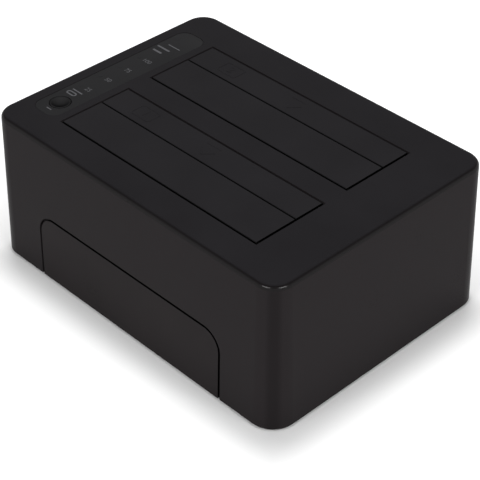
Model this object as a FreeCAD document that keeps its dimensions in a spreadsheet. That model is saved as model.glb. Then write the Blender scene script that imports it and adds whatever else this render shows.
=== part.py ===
import FreeCAD, Part
import math
import os
import types

import Sketcher

# A desktop dock for two bare hard drives. A drafted one-piece housing stands on a screwed base
# plate. Each bay in its top is closed by two sprung flaps that meet at a split line, and a drive
# pushed between them lands on an upright socket of the main board. A strip at the left end of
# the top carries the copy button and the level lights.
# X runs along the long front face, Y from front to back and Z up. The origin is on the floor
# under the middle of the housing. Millimetres and degrees.

SIZES = {
    # Housing outline at its lower edge, and the walls
    "base_length": 153.8,
    "base_depth": 112.1,
    "housing_height": 62.4,
    "wall_draft": 1.47,
    "corner_radius": 9.9,
    "edge_roll": 1.9,
    "wall": 2.2,
    "deck": 2.2,
    "foot_standoff": 1.2,
    # Two bays in the deck, each split into a wide front and a narrow back part
    "bay_length": 104.0,
    "bay_right_room": 0.6,
    "bay_width": 33.8,
    "bay_pitch": 44.4,
    "bay_pair_shift": -1.4,
    "wide_part": 20.0,
    # Flaps and their hinges
    "flap_drop": 0.2,
    "flap_plate": 1.8,
    "flap_end_gap": 0.6,
    "wide_hinge_gap": 1.1,
    "narrow_hinge_gap": 0.6,
    "split_gap": 0.5,
    "flap_edge": 0.2,
    "flap_rib": 1.0,
    "flap_rib_depth": 1.0,
    "flap_rib_pitch": 16.0,
    "pin_radius": 0.5,
    "pin_fit": 0.05,
    "pin_seat": 3.2,
    "stop_length": 4.0,
    "stop_setback": 1.0,
    "stop_reach": 1.3,
    "stop_gap": 0.2,
    "lip_setback": 0.3,
    "spring_length": 6.0,
    "spring_wire": 0.3,
    "spring_leg_inset": 0.05,
    "spring_room": 0.1,
    "spring_place": 36.0,
    "spring_leg": 6.0,
    # Guide wells, clamped between the deck and the main board
    "well_wall": 1.4,
    "well_setback": 0.2,
    "well_end_room": 1.6,
    "well_end_wall": 2.0,
    "well_rise": 9.0,
    "well_floor": 1.6,
    "well_corner": 1.2,
    "well_leg": 4.0,
    "well_fit": 0.15,
    "drive_length": 102.0,
    "drive_thickness": 27.0,
    "guide_rib": 1.2,
    "guide_spacing": 28.0,
    "guide_top_gap": 1.6,
    "locator_length": 6.0,
    "locator_thickness": 1.2,
    "locator_height": 3.0,
    # Drive sockets on the main board
    "socket_shift": -20.7,
    "socket_back": 10.0,
    "socket_length": 43.0,
    "socket_thickness": 5.8,
    "socket_foot_length": 47.0,
    "socket_foot_thickness": 7.0,
    "socket_foot_height": 4.0,
    "socket_rise": 4.8,
    "socket_room": 0.4,
    "slot_end": 2.4,
    "blade_slot": 1.5,
    "blade_depth": 4.4,
    "data_slot_length": 11.0,
    "power_slot_length": 21.4,
    "slot_key": 1.2,
    "contact_pitch": 1.27,
    "contact_width": 0.6,
    "contact_length": 2.8,
    "contact_drop": 0.6,
    "contact_stock": 0.3,
    # Base plate
    "plate_recess": 0.4,
    "plate_thickness": 2.2,
    "plate_room": 0.25,
    "post_inset": 9.2,
    "post_width": 6.0,
    "case_screw_radius": 1.4,
    "case_screw_bite": 9.0,
    "case_screw_room": 0.2,
    "case_screw_tip": 1.0,
    "case_head_radius": 2.6,
    "case_head": 1.1,
    "case_head_room": 0.3,
    "cross_length": 3.1,
    "cross_width": 0.65,
    "cross_depth": 0.6,
    "foot_radius": 5.0,
    "foot_inset_length": 20.0,
    "foot_inset_depth": 16.0,
    "vent_width": 1.8,
    "vent_length": 26.0,
    "vent_pitch": 5.0,
    "vent_group": 32.0,
    # Main board and what stands on it
    "board_rise": 4.2,
    "board_thickness": 1.6,
    "board_length": 124.0,
    "board_front": 44.0,
    "board_back_room": 7.05,
    "board_fit": 0.2,
    "chip_size": 10.0,
    "chip_height": 1.0,
    "chip_place": 20.0,
    "chip_back": 7.6,
    "hub_place": 36.0,
    "hub_back": 8.0,
    "capacitor_radius": 3.15,
    "capacitor_height": 8.0,
    "capacitor_spacing": 22.0,
    "inductor_size": 7.0,
    "inductor_height": 4.0,
    "inductor_place": 37.0,
    "inductor_spacing": 11.0,
    "inductor_back": 33.0,
    "crystal_length": 5.0,
    "crystal_width": 3.2,
    "crystal_height": 1.1,
    "crystal_place": 25.0,
    # Sockets and switch in the back wall
    "port_room": 0.3,
    "port_setback": 0.2,
    "port_cut_inside": 6.6,
    "usb_place": -6.0,
    "usb_width": 12.2,
    "usb_height": 12.6,
    "usb_depth": 15.4,
    "usb_shell": 0.8,
    "usb_cavity": 9.6,
    "usb_main_width": 9.0,
    "usb_main_height": 7.6,
    "usb_upper_width": 6.6,
    "usb_tongue_width": 5.6,
    "usb_tongue_height": 3.2,
    "usb_tongue_inset": 1.2,
    "usb_upper_tongue_width": 4.4,
    "usb_upper_tongue": 1.2,
    "usb_upper_rise": 0.6,
    "jack_place": 18.0,
    "jack_width": 9.0,
    "jack_height": 11.0,
    "jack_depth": 14.0,
    "jack_bore_radius": 3.15,
    "jack_bore_depth": 9.6,
    "jack_pin_radius": 1.0,
    "jack_pin_inset": 0.6,
    "switch_place": 44.0,
    "switch_width": 8.4,
    "switch_height": 8.4,
    "switch_depth": 9.0,
    "switch_travel": 2.0,
    "switch_gap": 0.3,
    "power_cap_radius": 4.0,
    "power_cap_room": 0.3,
    "power_cap_proud": 1.0,
    "power_recess_radius": 6.4,
    "power_recess_depth": 1.2,
    "power_flange": 1.0,
    "power_flange_reach": 1.0,
    "power_flange_gap": 0.6,
    "power_stem_width": 3.0,
    "power_stem_room": 0.2,
    "power_stem_sink": 2.8,
    # Front panel let into the front wall
    "tab_length": 100.4,
    "tab_height": 29.2,
    "tab_corner": 8.5,
    "panel_gap": 1.0,
    "panel_thickness": 1.4,
    "hook_width": 7.0,
    "hook_stem": 1.4,
    "hook_barb": 0.8,
    "hook_barb_length": 1.7,
    "hook_height": 15.0,
    "hook_spacing": 32.0,
    "hook_room": 0.3,
    "hook_slack": 0.1,
    "hook_slot_overrun": 1.0,
    # Control strip, copy button and lights
    "strip_width": 13.4,
    "strip_length": 79.2,
    "strip_corner": 4.6,
    "strip_centre": -62.4,
    "strip_recess": 0.6,
    "strip_thickness": 0.5,
    "strip_gap": 0.15,
    "button_place": -32.0,
    "button_radius": 4.1,
    "button_room": 0.25,
    "button_flange": 1.0,
    "button_flange_reach": 0.9,
    "button_dish": 0.8,
    "button_dish_floor": 1.8,
    "button_rim": 0.4,
    "button_travel": 0.5,
    "button_free_gap": 0.1,
    "control_board_drop": 5.2,
    "control_board_thickness": 1.2,
    "control_board_width": 12.6,
    "control_board_front": 42.4,
    "control_board_back": 40.0,
    "clip_width": 6.0,
    "clip_thickness": 1.2,
    "clip_barb": 0.8,
    "clip_rest": 2.0,
    "clip_fit": 0.1,
    "tact_size": 6.2,
    "tact_height": 3.5,
    "plunger_radius": 1.75,
    "plunger_depth": 1.0,
    "plunger_room": 0.2,
    "light_first": -18.8,
    "light_pitch": 10.0,
    "light_shift": -3.8,
    "light_pipe": 2.0,
    "light_bar": 3.0,
    "light_bar_height": 1.0,
    "lamp_length": 2.0,
    "lamp_width": 1.25,
    "lamp_height": 0.8,
    "lamp_gap": 0.2,
    # Flat cable between the two boards
    "cable_place": 6.0,
    "cable_width": 10.0,
    "cable_thickness": 1.0,
    "cable_shift": 2.6,
    "plug_length": 13.0,
    "plug_width": 4.0,
    "plug_height": 4.4,
}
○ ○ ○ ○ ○
SHORT EXERCISE: Within the listing above, copy each line that has the string "FreeCAD".

RESPONSE TO THE TASK:
Model this object as a FreeCAD document that keeps its dimensions in a spreadsheet. That model is saved as model.glb. Then write the Blender scene script that imports it and adds whatever else this render shows.
import FreeCAD, Part